#### Aim of the exercise
From the first line of the data below, copy each line up to the one containing "return along(tree, object_position(tree), (1, 0, 0))", and include that line too.

#### Material
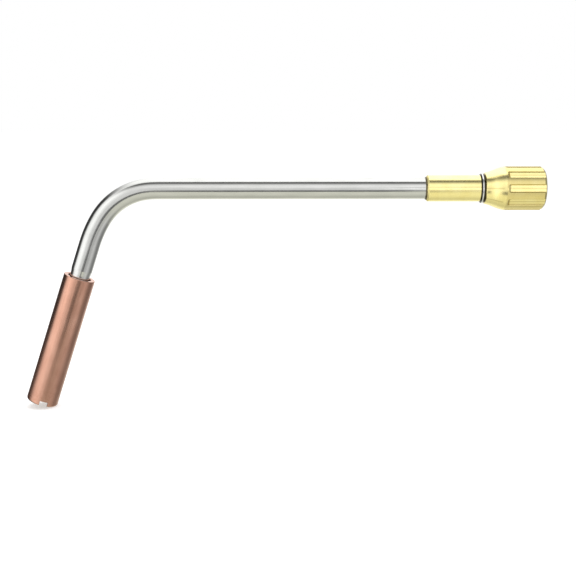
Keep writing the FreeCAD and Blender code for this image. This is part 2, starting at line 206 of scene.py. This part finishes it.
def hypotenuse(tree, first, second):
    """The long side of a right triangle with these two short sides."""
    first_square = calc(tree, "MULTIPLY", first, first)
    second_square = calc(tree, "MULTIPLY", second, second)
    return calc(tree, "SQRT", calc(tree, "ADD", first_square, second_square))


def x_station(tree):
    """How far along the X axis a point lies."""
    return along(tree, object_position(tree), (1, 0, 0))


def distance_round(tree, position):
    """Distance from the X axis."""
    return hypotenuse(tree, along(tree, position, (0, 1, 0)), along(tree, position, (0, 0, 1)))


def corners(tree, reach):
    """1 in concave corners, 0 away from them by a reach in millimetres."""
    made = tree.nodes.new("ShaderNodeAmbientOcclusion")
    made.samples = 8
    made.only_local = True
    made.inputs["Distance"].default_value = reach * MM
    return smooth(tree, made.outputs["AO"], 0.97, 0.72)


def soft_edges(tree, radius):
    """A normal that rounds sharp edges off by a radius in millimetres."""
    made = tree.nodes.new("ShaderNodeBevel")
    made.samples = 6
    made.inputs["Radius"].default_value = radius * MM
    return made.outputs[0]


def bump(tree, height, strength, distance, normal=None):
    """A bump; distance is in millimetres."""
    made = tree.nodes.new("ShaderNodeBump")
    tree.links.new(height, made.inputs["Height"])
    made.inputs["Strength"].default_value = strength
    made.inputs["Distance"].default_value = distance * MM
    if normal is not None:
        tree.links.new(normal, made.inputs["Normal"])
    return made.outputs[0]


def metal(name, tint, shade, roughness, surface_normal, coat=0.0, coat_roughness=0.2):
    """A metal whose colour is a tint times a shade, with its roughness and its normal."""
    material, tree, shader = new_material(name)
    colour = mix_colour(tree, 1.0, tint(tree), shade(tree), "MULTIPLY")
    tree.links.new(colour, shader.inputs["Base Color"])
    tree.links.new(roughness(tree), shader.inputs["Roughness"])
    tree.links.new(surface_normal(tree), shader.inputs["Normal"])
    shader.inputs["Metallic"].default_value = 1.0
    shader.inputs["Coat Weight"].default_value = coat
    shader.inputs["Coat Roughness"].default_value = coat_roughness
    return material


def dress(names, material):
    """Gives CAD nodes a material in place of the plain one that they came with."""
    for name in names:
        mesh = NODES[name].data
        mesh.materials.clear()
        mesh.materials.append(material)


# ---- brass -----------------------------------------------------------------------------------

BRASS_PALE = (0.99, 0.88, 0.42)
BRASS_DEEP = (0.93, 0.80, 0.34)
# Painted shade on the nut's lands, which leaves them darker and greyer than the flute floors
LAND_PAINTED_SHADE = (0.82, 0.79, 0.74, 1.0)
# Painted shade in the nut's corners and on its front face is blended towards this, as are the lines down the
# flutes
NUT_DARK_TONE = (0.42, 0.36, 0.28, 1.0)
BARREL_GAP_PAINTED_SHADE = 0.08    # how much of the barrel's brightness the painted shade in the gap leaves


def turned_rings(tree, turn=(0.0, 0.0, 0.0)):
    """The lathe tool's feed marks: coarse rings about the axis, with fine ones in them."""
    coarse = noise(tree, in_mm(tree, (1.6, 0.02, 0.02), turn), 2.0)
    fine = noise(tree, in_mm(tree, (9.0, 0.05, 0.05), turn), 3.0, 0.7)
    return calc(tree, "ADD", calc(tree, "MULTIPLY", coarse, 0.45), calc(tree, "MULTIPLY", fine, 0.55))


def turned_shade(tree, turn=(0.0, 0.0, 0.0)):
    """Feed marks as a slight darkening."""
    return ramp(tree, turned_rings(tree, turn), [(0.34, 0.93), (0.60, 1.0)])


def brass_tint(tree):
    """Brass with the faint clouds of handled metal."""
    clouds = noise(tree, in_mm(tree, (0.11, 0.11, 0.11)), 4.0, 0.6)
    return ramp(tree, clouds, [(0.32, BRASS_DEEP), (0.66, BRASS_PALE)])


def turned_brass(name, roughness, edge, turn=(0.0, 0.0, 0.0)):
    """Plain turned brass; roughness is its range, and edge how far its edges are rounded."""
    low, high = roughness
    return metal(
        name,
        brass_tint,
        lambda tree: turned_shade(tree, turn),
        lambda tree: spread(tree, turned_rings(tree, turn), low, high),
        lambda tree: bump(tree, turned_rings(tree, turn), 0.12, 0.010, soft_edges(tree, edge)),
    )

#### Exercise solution
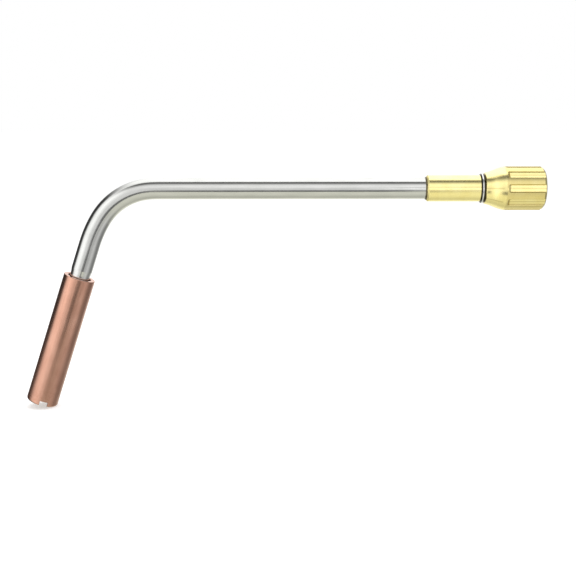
Keep writing the FreeCAD and Blender code for this image. This is part 2, starting at line 206 of scene.py. This part finishes it.
def hypotenuse(tree, first, second):
    """The long side of a right triangle with these two short sides."""
    first_square = calc(tree, "MULTIPLY", first, first)
    second_square = calc(tree, "MULTIPLY", second, second)
    return calc(tree, "SQRT", calc(tree, "ADD", first_square, second_square))


def x_station(tree):
    """How far along the X axis a point lies."""
    return along(tree, object_position(tree), (1, 0, 0))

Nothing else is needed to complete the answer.